* begin INFORMATION SUPPLIED *
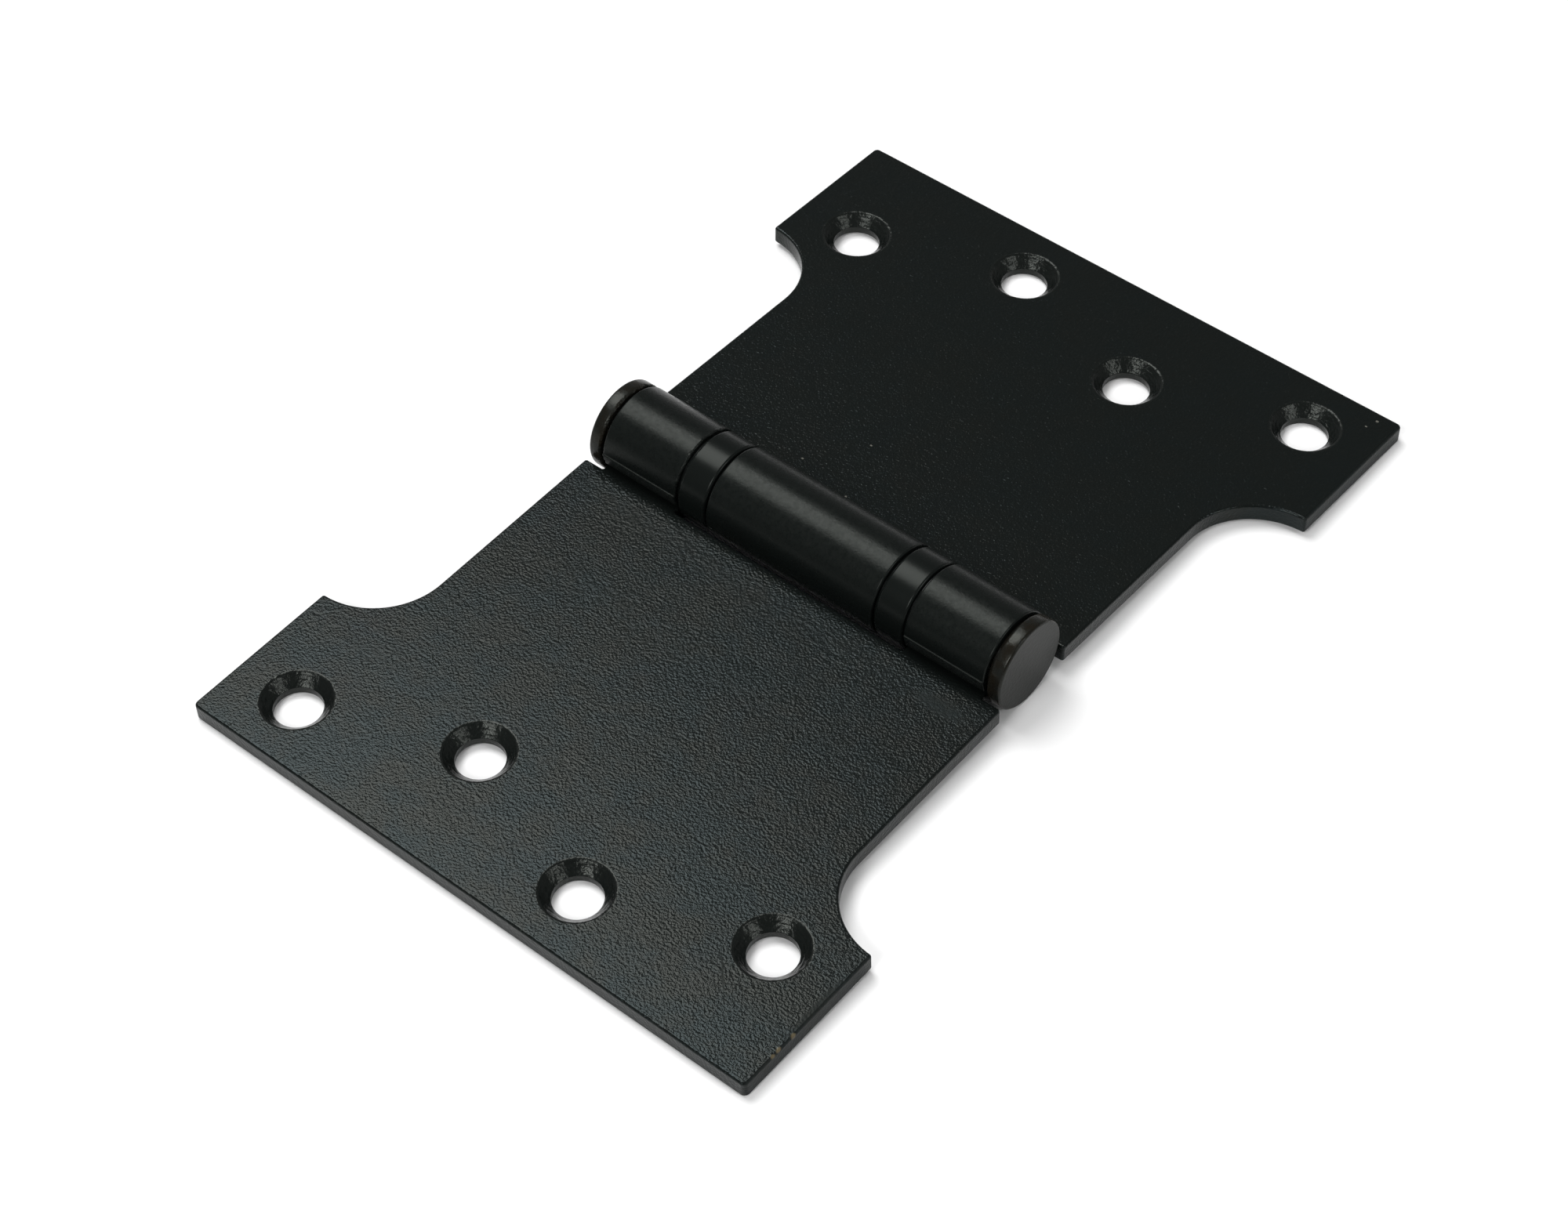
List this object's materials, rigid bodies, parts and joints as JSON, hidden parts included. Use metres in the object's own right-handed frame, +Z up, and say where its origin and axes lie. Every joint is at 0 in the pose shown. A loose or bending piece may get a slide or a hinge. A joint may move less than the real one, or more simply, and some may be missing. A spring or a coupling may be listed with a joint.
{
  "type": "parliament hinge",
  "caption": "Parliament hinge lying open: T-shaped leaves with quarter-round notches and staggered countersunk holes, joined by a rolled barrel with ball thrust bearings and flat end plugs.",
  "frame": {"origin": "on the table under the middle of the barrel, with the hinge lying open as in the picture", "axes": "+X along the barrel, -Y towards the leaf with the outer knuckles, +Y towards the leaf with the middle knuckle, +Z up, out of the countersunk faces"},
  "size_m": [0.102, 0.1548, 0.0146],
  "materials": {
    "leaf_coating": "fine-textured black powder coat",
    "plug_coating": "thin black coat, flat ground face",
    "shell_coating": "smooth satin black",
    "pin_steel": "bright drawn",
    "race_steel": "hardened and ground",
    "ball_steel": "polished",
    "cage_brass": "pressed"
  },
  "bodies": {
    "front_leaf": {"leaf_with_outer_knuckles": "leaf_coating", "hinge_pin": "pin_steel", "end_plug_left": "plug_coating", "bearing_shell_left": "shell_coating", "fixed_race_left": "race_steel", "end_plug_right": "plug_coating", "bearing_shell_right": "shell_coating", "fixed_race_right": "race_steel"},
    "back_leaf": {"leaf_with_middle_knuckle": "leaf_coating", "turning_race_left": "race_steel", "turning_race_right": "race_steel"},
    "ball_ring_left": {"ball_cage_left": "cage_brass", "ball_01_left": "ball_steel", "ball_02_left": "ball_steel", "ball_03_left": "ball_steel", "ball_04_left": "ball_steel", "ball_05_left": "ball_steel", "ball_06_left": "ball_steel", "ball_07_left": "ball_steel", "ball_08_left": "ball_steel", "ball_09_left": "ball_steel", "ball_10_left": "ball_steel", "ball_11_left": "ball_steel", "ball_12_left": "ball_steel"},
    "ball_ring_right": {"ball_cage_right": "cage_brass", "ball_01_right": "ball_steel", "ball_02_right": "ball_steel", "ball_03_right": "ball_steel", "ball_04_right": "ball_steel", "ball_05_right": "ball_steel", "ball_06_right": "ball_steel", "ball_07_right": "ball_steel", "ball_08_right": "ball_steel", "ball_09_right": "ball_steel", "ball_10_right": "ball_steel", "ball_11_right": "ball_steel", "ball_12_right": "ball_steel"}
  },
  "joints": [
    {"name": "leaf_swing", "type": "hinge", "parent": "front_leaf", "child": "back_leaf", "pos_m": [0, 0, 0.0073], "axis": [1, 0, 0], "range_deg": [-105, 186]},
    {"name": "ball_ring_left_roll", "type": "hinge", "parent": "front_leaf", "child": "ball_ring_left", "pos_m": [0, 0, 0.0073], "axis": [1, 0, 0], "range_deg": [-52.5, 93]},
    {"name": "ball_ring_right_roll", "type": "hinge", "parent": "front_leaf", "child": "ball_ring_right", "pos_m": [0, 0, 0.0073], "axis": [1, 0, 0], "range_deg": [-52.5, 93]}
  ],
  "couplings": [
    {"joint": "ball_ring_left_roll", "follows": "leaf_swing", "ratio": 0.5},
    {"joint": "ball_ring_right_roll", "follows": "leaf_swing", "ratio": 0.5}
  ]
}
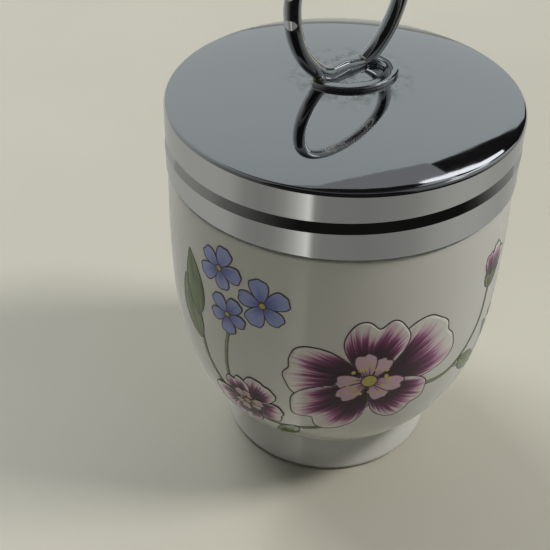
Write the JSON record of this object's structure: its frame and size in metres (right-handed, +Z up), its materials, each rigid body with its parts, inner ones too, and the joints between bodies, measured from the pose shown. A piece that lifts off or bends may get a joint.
* end INFORMATION SUPPLIED *
### [WORK INSTRUCTIONS]
Check each line above for the string "rigid", then copy the ones that have it.

### [ANSWER FOR THE TASK]
List this object's materials, rigid bodies, parts and joints as JSON, hidden parts included. Use metres in the object's own right-handed frame, +Z up, and say where its origin and axes lie. Every joint is at 0 in the pose shown. A loose or bending piece may get a slide or a hinge. A joint may move less than the real one, or more simply, and some may be missing. A spring or a coupling may be listed with a joint.
Write the JSON record of this object's structure: its frame and size in metres (right-handed, +Z up), its materials, each rigid body with its parts, inner ones too, and the joints between bodies, measured from the pose shown. A piece that lifts off or bends may get a joint.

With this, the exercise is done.